■ **Direction**:
Print out the material that follows word for word.

--- BEGIN Data ---

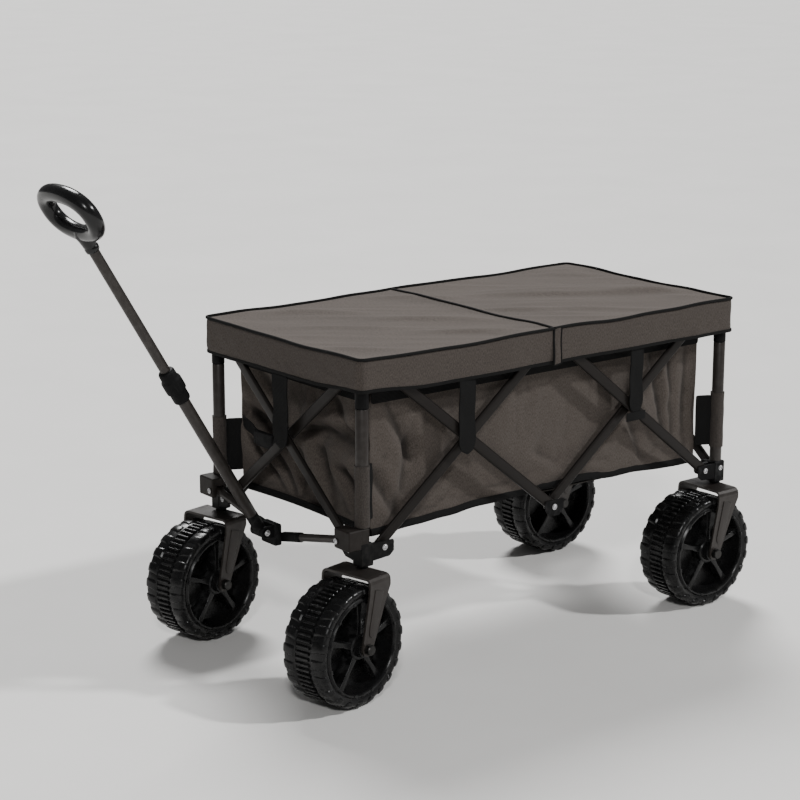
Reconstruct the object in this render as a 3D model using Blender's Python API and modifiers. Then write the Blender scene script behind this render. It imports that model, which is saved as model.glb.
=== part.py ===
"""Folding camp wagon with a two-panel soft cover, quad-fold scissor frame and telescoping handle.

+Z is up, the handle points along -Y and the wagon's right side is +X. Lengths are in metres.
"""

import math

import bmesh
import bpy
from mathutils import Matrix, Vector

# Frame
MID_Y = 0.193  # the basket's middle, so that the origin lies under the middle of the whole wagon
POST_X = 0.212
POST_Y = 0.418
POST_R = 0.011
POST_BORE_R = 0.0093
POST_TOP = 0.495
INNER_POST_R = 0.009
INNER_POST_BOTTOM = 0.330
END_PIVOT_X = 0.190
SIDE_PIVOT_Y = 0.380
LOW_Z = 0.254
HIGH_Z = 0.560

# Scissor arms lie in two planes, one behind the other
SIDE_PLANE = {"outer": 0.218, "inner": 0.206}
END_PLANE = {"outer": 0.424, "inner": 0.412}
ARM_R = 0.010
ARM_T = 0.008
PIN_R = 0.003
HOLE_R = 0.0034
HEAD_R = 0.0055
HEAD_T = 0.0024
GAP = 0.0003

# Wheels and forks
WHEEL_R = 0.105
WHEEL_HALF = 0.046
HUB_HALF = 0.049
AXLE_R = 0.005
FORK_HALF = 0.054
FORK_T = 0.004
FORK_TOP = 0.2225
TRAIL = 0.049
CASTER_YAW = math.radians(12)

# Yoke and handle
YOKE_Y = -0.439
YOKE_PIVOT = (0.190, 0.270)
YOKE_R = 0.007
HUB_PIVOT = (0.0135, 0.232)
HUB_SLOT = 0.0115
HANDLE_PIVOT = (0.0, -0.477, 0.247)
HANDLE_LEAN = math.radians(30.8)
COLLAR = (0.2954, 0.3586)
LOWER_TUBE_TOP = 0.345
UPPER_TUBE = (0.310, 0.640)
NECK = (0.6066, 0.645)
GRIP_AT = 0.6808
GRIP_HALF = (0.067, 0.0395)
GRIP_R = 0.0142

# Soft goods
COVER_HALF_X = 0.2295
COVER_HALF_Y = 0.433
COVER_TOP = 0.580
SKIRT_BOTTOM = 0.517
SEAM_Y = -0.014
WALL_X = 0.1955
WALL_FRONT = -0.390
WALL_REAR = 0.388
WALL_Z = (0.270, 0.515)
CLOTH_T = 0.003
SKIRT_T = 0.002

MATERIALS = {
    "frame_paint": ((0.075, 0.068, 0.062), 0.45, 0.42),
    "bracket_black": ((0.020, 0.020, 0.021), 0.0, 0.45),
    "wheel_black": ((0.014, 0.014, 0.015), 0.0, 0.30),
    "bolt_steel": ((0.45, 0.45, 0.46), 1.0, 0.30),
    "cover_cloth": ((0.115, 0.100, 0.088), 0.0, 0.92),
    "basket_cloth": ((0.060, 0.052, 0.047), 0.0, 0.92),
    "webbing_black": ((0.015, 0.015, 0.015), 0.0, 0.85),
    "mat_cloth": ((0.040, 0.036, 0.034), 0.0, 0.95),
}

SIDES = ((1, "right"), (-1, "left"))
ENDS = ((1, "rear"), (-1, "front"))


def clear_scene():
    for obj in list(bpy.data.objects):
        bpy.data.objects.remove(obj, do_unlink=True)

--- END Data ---

■ **Solution to this task**:
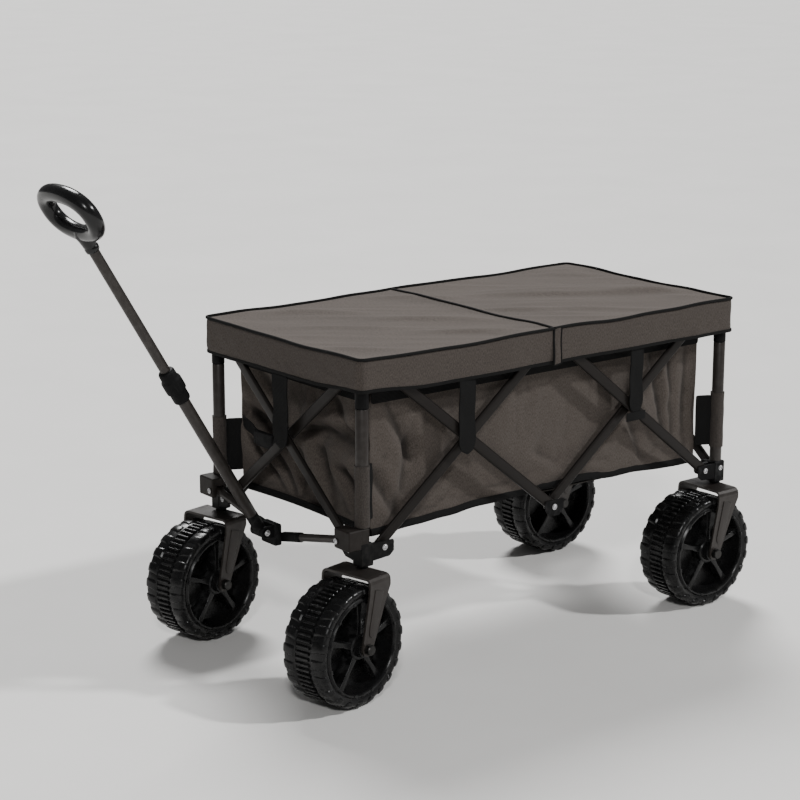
Reconstruct the object in this render as a 3D model using Blender's Python API and modifiers. Then write the Blender scene script behind this render. It imports that model, which is saved as model.glb.
=== part.py ===
"""Folding camp wagon with a two-panel soft cover, quad-fold scissor frame and telescoping handle.

+Z is up, the handle points along -Y and the wagon's right side is +X. Lengths are in metres.
"""

import math

import bmesh
import bpy
from mathutils import Matrix, Vector

# Frame
MID_Y = 0.193  # the basket's middle, so that the origin lies under the middle of the whole wagon
POST_X = 0.212
POST_Y = 0.418
POST_R = 0.011
POST_BORE_R = 0.0093
POST_TOP = 0.495
INNER_POST_R = 0.009
INNER_POST_BOTTOM = 0.330
END_PIVOT_X = 0.190
SIDE_PIVOT_Y = 0.380
LOW_Z = 0.254
HIGH_Z = 0.560

# Scissor arms lie in two planes, one behind the other
SIDE_PLANE = {"outer": 0.218, "inner": 0.206}
END_PLANE = {"outer": 0.424, "inner": 0.412}
ARM_R = 0.010
ARM_T = 0.008
PIN_R = 0.003
HOLE_R = 0.0034
HEAD_R = 0.0055
HEAD_T = 0.0024
GAP = 0.0003

# Wheels and forks
WHEEL_R = 0.105
WHEEL_HALF = 0.046
HUB_HALF = 0.049
AXLE_R = 0.005
FORK_HALF = 0.054
FORK_T = 0.004
FORK_TOP = 0.2225
TRAIL = 0.049
CASTER_YAW = math.radians(12)

# Yoke and handle
YOKE_Y = -0.439
YOKE_PIVOT = (0.190, 0.270)
YOKE_R = 0.007
HUB_PIVOT = (0.0135, 0.232)
HUB_SLOT = 0.0115
HANDLE_PIVOT = (0.0, -0.477, 0.247)
HANDLE_LEAN = math.radians(30.8)
COLLAR = (0.2954, 0.3586)
LOWER_TUBE_TOP = 0.345
UPPER_TUBE = (0.310, 0.640)
NECK = (0.6066, 0.645)
GRIP_AT = 0.6808
GRIP_HALF = (0.067, 0.0395)
GRIP_R = 0.0142

# Soft goods
COVER_HALF_X = 0.2295
COVER_HALF_Y = 0.433
COVER_TOP = 0.580
SKIRT_BOTTOM = 0.517
SEAM_Y = -0.014
WALL_X = 0.1955
WALL_FRONT = -0.390
WALL_REAR = 0.388
WALL_Z = (0.270, 0.515)
CLOTH_T = 0.003
SKIRT_T = 0.002

MATERIALS = {
    "frame_paint": ((0.075, 0.068, 0.062), 0.45, 0.42),
    "bracket_black": ((0.020, 0.020, 0.021), 0.0, 0.45),
    "wheel_black": ((0.014, 0.014, 0.015), 0.0, 0.30),
    "bolt_steel": ((0.45, 0.45, 0.46), 1.0, 0.30),
    "cover_cloth": ((0.115, 0.100, 0.088), 0.0, 0.92),
    "basket_cloth": ((0.060, 0.052, 0.047), 0.0, 0.92),
    "webbing_black": ((0.015, 0.015, 0.015), 0.0, 0.85),
    "mat_cloth": ((0.040, 0.036, 0.034), 0.0, 0.95),
}

SIDES = ((1, "right"), (-1, "left"))
ENDS = ((1, "rear"), (-1, "front"))


def clear_scene():
    for obj in list(bpy.data.objects):
        bpy.data.objects.remove(obj, do_unlink=True)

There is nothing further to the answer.